Oh dear email where o where would I be without you in my life? I would be a quivering puddle of nothingness and I might have a few more friends actually.
My very first internship out of college, the one I was certain would change my life, and did, was started by email. I was in a Barnes and Noble with a friend and I picked up a beautiful magazine and my friend casually said that I should just email them and ask if they need an intern. I did.
I got the internship, hated it and quit (over email) and a few days later got email from a woman who worked there and she set me up with my next internship which turned into my job of 5 years and then I left to pursue something else, that I inquired about by email, working in the lab.

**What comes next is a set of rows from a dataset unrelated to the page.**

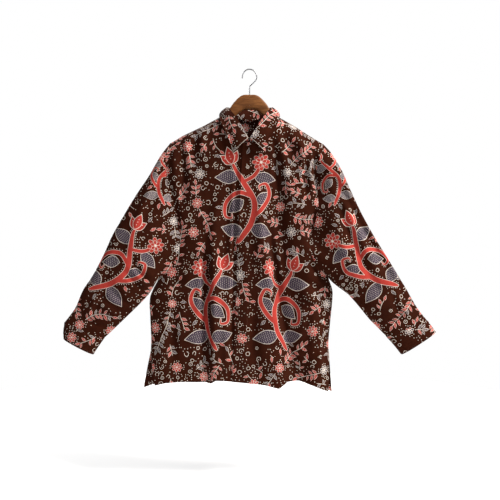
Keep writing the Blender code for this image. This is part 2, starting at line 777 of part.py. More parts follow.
def build_hook(collection):
    """The hook: a straight stem out of the wood and a round that ends in a free tip."""
    centre_z = HOOK_WIRE_RADIUS - HOOK_RADIUS
    points = [(0.0, WOOD_TOP + HOOK_SOCKET_GAP), (0.0, HOOK_STEM_TOP)]
    for step in range(HOOK_STEPS + 1):
        share = step / HOOK_STEPS
        angle = math.radians(HOOK_START_ANGLE + (HOOK_END_ANGLE - HOOK_START_ANGLE) * share)
        points.append((HOOK_RADIUS * math.cos(angle), centre_z + HOOK_RADIUS * math.sin(angle)))
    curve = bpy.data.curves.new("hanger_hook", "CURVE")
    curve.dimensions = "3D"
    curve.bevel_depth = HOOK_WIRE_RADIUS
    curve.bevel_resolution = 2
    curve.use_fill_caps = True
    spline = curve.splines.new("POLY")
    spline.points.add(len(points) - 1)
    for knot, (x, z) in zip(spline.points, points):
        knot.co = (x, 0.0, z, 1.0)
    curve.materials.append(material("hook steel"))
    hook = bpy.data.objects.new("hanger_hook", curve)
    collection.objects.link(hook)
    return hook


# ----------------------------------------------------------------------- main
def main():
    for item in list(bpy.data.objects):
        bpy.data.objects.remove(item, do_unlink=True)
    collection = bpy.data.collections.new("batik shirt on hanger")
    bpy.context.scene.collection.children.link(collection)
    build_cloth(collection)
    build_cuff_button("button_cuff_right", RIGHT_CUFF, collection)
    build_cuff_button("button_cuff_left", LEFT_CUFF, collection)
    build_arm("hanger_arm_right", -1, "hanger wood dark", collection)
    build_arm("hanger_arm_left", 1, "hanger wood light", collection)
    build_hook(collection)


main()
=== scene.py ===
"""Looks of the batik shirt on its hanger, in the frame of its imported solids.

Metres, +Z up, the shirt's front faces -Y, and "left" and "right" are the
wearer's. Each piece of cloth is a thin shell on the form of its solid, with the
creases added, and it is rolled out flat before its print is laid out on it.
The tables give millimetres. Other lengths are metres, and angles are radians
unless they say otherwise.
"""

import json
import math
import random

import bpy
import numpy as np
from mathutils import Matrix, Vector
from mathutils.geometry import delaunay_2d_cdt
from mathutils.kdtree import KDTree

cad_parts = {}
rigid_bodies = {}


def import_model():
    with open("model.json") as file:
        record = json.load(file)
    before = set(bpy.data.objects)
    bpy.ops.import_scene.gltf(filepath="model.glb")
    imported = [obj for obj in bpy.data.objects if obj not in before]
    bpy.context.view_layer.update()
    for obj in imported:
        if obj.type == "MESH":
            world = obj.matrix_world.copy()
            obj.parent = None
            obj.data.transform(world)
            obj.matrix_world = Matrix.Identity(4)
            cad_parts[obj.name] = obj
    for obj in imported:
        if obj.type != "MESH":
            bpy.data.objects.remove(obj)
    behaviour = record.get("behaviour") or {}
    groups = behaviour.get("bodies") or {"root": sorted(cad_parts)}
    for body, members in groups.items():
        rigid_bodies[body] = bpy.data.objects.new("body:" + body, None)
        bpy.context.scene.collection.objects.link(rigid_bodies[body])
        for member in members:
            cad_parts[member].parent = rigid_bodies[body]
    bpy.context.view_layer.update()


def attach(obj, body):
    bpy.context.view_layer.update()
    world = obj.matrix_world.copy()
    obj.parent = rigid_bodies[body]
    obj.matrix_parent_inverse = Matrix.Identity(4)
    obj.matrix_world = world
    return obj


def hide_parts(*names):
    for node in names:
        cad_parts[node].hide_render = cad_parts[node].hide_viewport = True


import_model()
for item in list(bpy.data.objects):
    if item.type in ("CAMERA", "LIGHT"):
        bpy.data.objects.remove(item, do_unlink=True)

MM = 0.001

# ----------------------------------------------------------------- dimensions
CLOTH_WALL = 0.0015        # of the solid cloth, on which the buttons lie
SEAM_GAP = 0.0002          # between the two cloth edges of a seam
ARMHOLE_GAP = 0.0002
ARMHOLE_END_GAP = 0.0006   # at the shoulder and the underarm, where three edges meet
NECK_GAP = 0.0012          # the stand's foot above the neckline's cut edge
STAND_INSET = 0.0017       # and inside it
COLLAR_FOLD_GAP = 0.0026   # fold of the collar fall outside the stand
COLLAR_REST = 0.0024       # from the body's cloth out to the fall that lies on it
FRONT_OVERLAP = 0.018      # each front passes the centre front by this much
OVERLAP_LIFT = 0.0030      # how far the upper front lies proud of the lower one
OVERLAP_BLEND = 0.075      # from the leading edge to where that lift ends
SHOULDER_ROUND = 0.060     # height in which the cloth turns over the hanger
BODY_MID_Y = 0.002         # the plane of the side seams

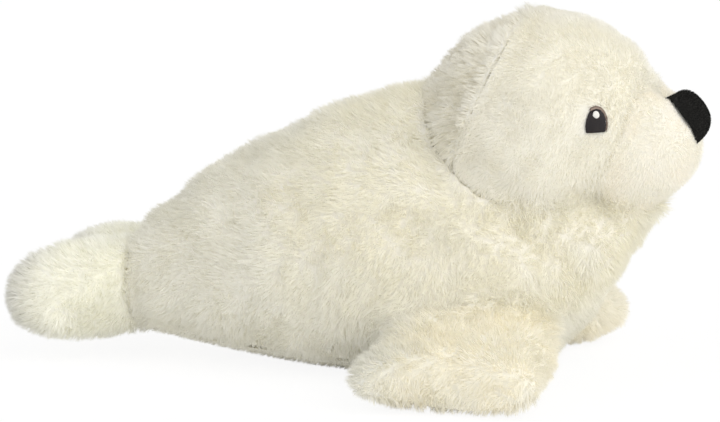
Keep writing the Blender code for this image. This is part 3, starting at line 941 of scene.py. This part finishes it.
FRONT_MEETS = {"body": near_flipper_back, "belly_panel": 0.5}
flipper_folds = folds_on("front_flipper_right", FLIPPER_FOLDS)
FLIPPER_NUDGES = {
    "left": (((0.108, 0.080, 0.010), 0.020, (0.0075, 0.0, 0.0)),),
    "right": (((0.032, -0.106, 0.010), 0.016, (-0.0025, -0.0110, 0.0)),
              ((0.104, -0.094, 0.008), 0.019, (0.0040, -0.0065, 0.0))),
}
for side_name, seed in (("left", 61), ("right", 71)):
    node = "front_flipper_" + side_name
    flipper = backing(
        node + "_backing", node, depth=0.0038, meets=FRONT_MEETS, cloth=flipper_pile,
        creases=flipper_folds, waves=0.0012, wave_size=0.02, seed=seed,
        nudges=FLIPPER_NUDGES[side_name])
    pile(
        node + "_pile", flipper, count=17000, height=0.0044, reach=0.0036, width=0.00055,
        lay=front_lay, meets=FRONT_MEETS, cloth=flipper_pile, seed=seed,
        tuft=0.0034, gather=0.6, swirl=0.6, frizz=0.55)

# The hind flippers: two stuffed lobes sewn across the end of the tail, whose pile runs straight
# back and ends in ragged points.
# The lobes are painted greyer towards their ends: painted shade at the end of the tail.
hind_pile = plush_material(
    "polyester_plush_hind", root="#FFFEF6", warm="#FFFFF9", patch_and_shade_grey="#E1E0DA", painted_shade_x=(-0.172, -0.136),
    patch_mm=28.0, patchy=0.12)
HIND_NUDGES = (
    ((-0.161, 0.050, 0.014), 0.016, (0.0065, 0.0, 0.0015)),
    ((-0.161, -0.050, 0.014), 0.016, (0.0065, 0.0, 0.0015)),
)
for side_name, other, seed in (("left", "right", 81), ("right", "left", 91)):
    node = "hind_flipper_" + side_name
    meets = {"body": -0.1, "belly_panel": 0.0, "hind_flipper_" + other: 0.8}
    flipper = backing(
        node + "_backing", node, depth=0.0038, meets=meets, cloth=hind_pile,
        waves=0.0010, wave_size=0.02, seed=seed, nudges=HIND_NUDGES)
    pile(
        node + "_pile", flipper, count=12000, height=0.0044, reach=0.0048, width=0.00055,
        lay=steady((-1.0, 0.0, -0.25)), meets=meets, cloth=hind_pile, seed=seed,
        tuft=0.0034, gather=0.6, swirl=0.35, frizz=0.45, lumps=0.12)
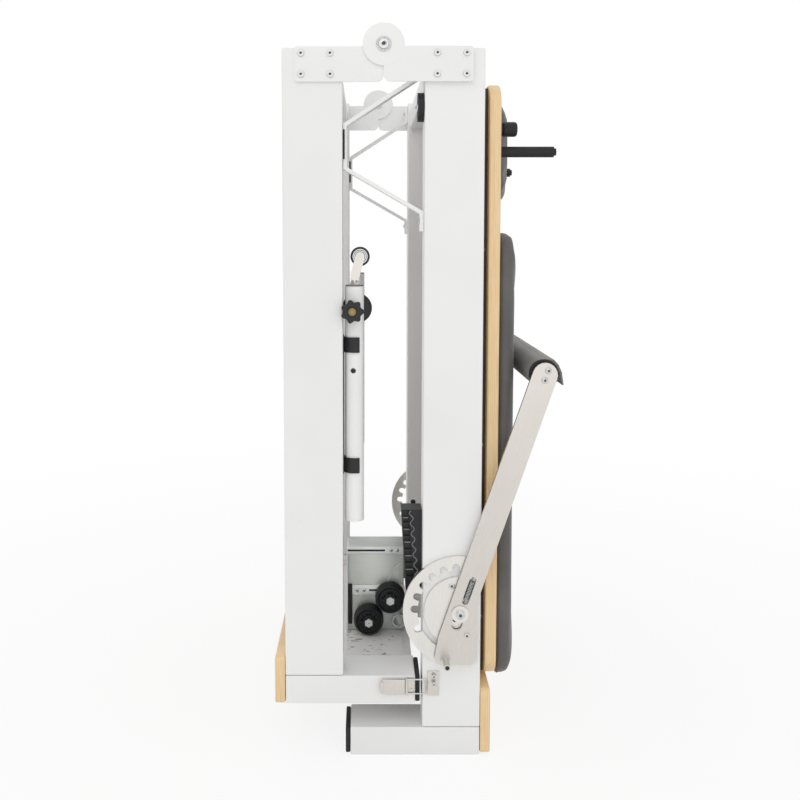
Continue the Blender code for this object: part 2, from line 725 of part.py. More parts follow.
def make_pulley():
    y = -POST_Y
    base = POST_HIGH + GAP
    fork = keep(
        "pulley_fork", rods("z", [(POST_X, y)], 0.0085, base, base + 0.006, 6), STEEL, (POST_X, y, base)
    )
    join(fork, rods("z", [(POST_X, y)], 0.004, base + 0.005, base + 0.013, 16))
    join(fork, block((-0.0555, y - 0.0095, base + 0.010), (-0.0400, y + 0.0095, base + 0.0125)))
    outline = capsule((-0.0475, base + 0.0180), (SHEAVE_X, SHEAVE_Z), 0.0078)
    for cheek in (-1, 1):
        join(fork, prism("y", outline, y + cheek * 0.0072, y + cheek * 0.0092))
    join(fork, rods("y", [(SHEAVE_X, SHEAVE_Z)], SHEAVE_AXLE, y - 0.0105, y + 0.0105, 16))
    half = 0.0062
    groove = [
        (SHEAVE_AXLE + GAP, -half),
        (SHEAVE_RADIUS, -half),
        (SHEAVE_RADIUS, -half + 0.0015),
        (SHEAVE_RADIUS - 0.004, -0.0015),
        (SHEAVE_RADIUS - 0.004, 0.0015),
        (SHEAVE_RADIUS, half - 0.0015),
        (SHEAVE_RADIUS, half),
        (SHEAVE_AXLE + GAP, half),
    ]
    centre = (SHEAVE_X, y, SHEAVE_Z)
    keep("pulley_sheave", spun("y", centre, groove, 24), BLACK_PLASTIC, centre)


def make_foot_end_fittings():
    reach = FRAME_HALF_WIDTH - LEG_WIDTH - GAP
    top = LEFT_LIFT + LEG_HEIGHT - 0.012
    keep("left_foot_panel", block((-0.1670, -reach, top - 0.003), (0.0545, reach, top), 0.0005), WHITE_COAT)
    low = (-0.066, PROFILE_NEAR, top + GAP)
    profile = box_tube("foot_cross_profile", low, (0.045, PROFILE_FAR, PROFILE_TOP), ALUMINIUM, 0.003, ("-z",))
    end = PROFILE_NEAR - WHEEL_WIDTH - 0.008
    join(profile, rods("y", WHEELS.values(), WHEEL_PIN, PROFILE_NEAR + 0.001, end - 0.002, 16))
    join(profile, rods("y", WHEELS.values(), 0.0082, end - 0.004, end, 6))
    half = WHEEL_WIDTH / 2
    ring = [
        (WHEEL_PIN + GAP, -half + 0.003),
        (0.011, -half),
        (0.013, -half + 0.004),
        (0.021, -half + 0.004),
        (0.0235, -half),
        (WHEEL_RADIUS - 0.003, -half),
        (WHEEL_RADIUS, -half + 0.005),
        (WHEEL_RADIUS, half - 0.005),
        (WHEEL_RADIUS - 0.003, half),
        (WHEEL_PIN + GAP, half),
    ]
    for name, (x, z) in WHEELS.items():
        centre = (x, PROFILE_NEAR - 0.004 - half, z)
        keep(f"transport_wheel_{name}", spun("y", centre, ring, 28), RUBBER, centre)


def make_carriage():
    back = OUTER + SLACK
    face = back + CARRIAGE_FRAME
    frame = keep("carriage_frame", block((back, -0.2745, 0.128), (face, 0.2745, 1.150)), DARK_STEEL)
    roller_y = FRAME_HALF_WIDTH - RAIL_WIDTH - SLACK - ROLLER_RADIUS
    centres = [(sign * roller_y, z) for sign in (-1, 1) for z in ROLLER_ZS]
    tip = back - ROLLER_WIDTH - 0.008
    join(frame, rods("x", centres, ROLLER_AXLE, tip, face - 0.001, 16))
    join(frame, rods("x", centres, 0.009, tip - 0.003, tip + 0.0005, 16))
    join(frame, block((SPRING_X - 0.010, -0.100, SPRING_BAR_Z), (face - 0.001, 0.100, SPRING_BAR_Z + 0.012)))
    ring = [
        (ROLLER_AXLE + GAP, -ROLLER_WIDTH / 2),
        (ROLLER_RADIUS, -ROLLER_WIDTH / 2),
        (ROLLER_RADIUS, ROLLER_WIDTH / 2),
        (ROLLER_AXLE + GAP, ROLLER_WIDTH / 2),
    ]
    for side, sign in SIDES.items():
        for level, z in zip(("low", "high"), ROLLER_ZS):
            centre = (tip + 0.0015 + ROLLER_WIDTH / 2, sign * roller_y, z)
            keep(f"guide_roller_{side}_{level}", spun("x", centre, ring, 24), BLACK_PLASTIC, centre)

    low = face + GAP
    high = low + CARRIAGE_BOARD
    outline = rounded(
        (-CARRIAGE_HALF_WIDTH, CARRIAGE_LOW), (CARRIAGE_HALF_WIDTH, CARRIAGE_HIGH), (0.040,) * 4, 8
    )
    keep("carriage_board", prism("x", outline, low, high), PLYWOOD)
    top = high + GAP
    thick = top + PAD_HEIGHT - PAD_CROWN
    cushion("carriage_mat", (top, 0, MAT_LOW), (thick, MAT_HALF_WIDTH, MAT_HIGH), MAT_CORNER)
    cushion(
        "headrest_pad", (top, 0, HEADREST_LOW), (thick, HEADREST_HALF_WIDTH, HEADREST_HIGH), HEADREST_CORNER
    )
    for side, sign in SIDES.items():
        centre = [(sign * PEG_Y, PEG_Z)]
        rod = rods("x", centre, PEG_RADIUS, top, PEG_TIP - 0.004, 24)
        peg = keep(f"shoulder_peg_{side}", rod, RUBBER)
        join(peg, rods("x", centre, PEG_RADIUS - 0.003, PEG_TIP - 0.005, PEG_TIP, 24))
    stop = rods("x", [(-PEG_Y, STOP_KNOB_Z)], STOP_KNOB_RADIUS, top, STOP_KNOB_TIP, 24)
    keep("stop_knob", stop, RUBBER)


def make_springs():
    for side, sign in SIDES.items():
        y = sign * SPRING_Y
        route = helix(
            (SPRING_X, y, 0.100 + GAP),
            (SPRING_X, y, SPRING_BAR_Z - GAP),
            SPRING_COIL,
            SPRING_PITCH,
            SPRING_CURLS,
        )
        wire(f"carriage_spring_{side}", route, SPRING_WIRE, SPRING_STEEL)
    print(f"carriage spring gap to itself {1000 * (SPRING_PITCH - 2 * SPRING_WIRE):.2f} mm")


for side_name, side_sign in SIDES.items():
    make_rails(side_name, side_sign)
    make_legs(side_name, side_sign)
    make_hinge(side_name, side_sign)
    make_mid_legs(side_name, side_sign)
    make_gear(side_name, side_sign)
    make_post(side_name, side_sign)
make_beams()
make_end_boards()
make_buffer()
make_ribbed_tray()
make_footbar()
make_latch()
make_pulley()
make_foot_end_fittings()
make_carriage()
make_springs()
bpy.context.view_layer.update()
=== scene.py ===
"""Looks of the folding reformer: finishes, upholstery, small fittings, light and camera.

Lengths are in metres in the row frame. Fittings count their X from the middle hinge, at HINGE_X.
"""

import json
import math

import bmesh
import bpy
from mathutils import Matrix, Vector
from mathutils.bvhtree import BVHTree

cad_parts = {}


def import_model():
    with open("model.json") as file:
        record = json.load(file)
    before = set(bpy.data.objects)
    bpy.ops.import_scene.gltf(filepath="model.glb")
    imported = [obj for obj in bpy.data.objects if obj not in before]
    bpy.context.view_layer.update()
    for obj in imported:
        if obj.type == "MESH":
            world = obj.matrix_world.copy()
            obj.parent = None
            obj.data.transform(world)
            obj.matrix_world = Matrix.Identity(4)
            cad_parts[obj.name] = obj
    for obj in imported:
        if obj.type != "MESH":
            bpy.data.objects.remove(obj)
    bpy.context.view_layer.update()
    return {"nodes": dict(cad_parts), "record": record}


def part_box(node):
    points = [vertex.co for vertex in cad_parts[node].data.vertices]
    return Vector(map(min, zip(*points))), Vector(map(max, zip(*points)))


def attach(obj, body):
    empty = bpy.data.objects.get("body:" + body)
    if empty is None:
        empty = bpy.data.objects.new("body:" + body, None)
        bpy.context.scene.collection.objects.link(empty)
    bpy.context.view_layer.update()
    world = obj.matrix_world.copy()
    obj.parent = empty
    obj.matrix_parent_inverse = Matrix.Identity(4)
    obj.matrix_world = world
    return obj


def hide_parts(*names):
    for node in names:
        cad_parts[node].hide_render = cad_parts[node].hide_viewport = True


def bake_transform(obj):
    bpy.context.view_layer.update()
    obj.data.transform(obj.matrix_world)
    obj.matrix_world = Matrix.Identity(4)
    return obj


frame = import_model()
NODES = frame["nodes"]
HINGE_X = -0.05835
SIDES = {"near": -1, "far": 1}
SMOOTH_LIMIT = math.radians(34)
ROUND_EDGES = {
    0.003: ("carriage_board", "left_end_board", "right_end_board"),
    0.002: ("right_rail_near", "right_rail_far", "left_rail_near", "left_rail_far"),
    0.0015: ("right_leg_near", "right_leg_far", "left_leg_near", "left_leg_far"),
}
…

And now I am off to graduate school. I wrote to confirm that I was accepting the offer for admission to Graduate School over email and I told the man that actually I had emailed him 6 years ago to ask what it would take to get into this very program. He told me what I should do and I did it and now I am in. Very very satisfying and completly impossible without email.
But lets not get all teary eyed yet, I also lost a friend over a nasty email I sent to her by mistake, about her. I have said loads and loads of stupid and caustic things over this medium, things that I would never ever say to anyones face. I should have an apology email form letter by now I have written so many. I have pressed “reply all” many times when I didnt intend to.
But I check it about 50 times a day and overall its been a good run. I keep in touch with people I know I would not have otherwise and my writing skills have improved because of it.
I know I would not have picked the phone up or have written a letter for all of these things because I am too scared. I pretty much hate the phone. So who knows where I would be without email. Maybe reading a book by candle light alone in a drafty room.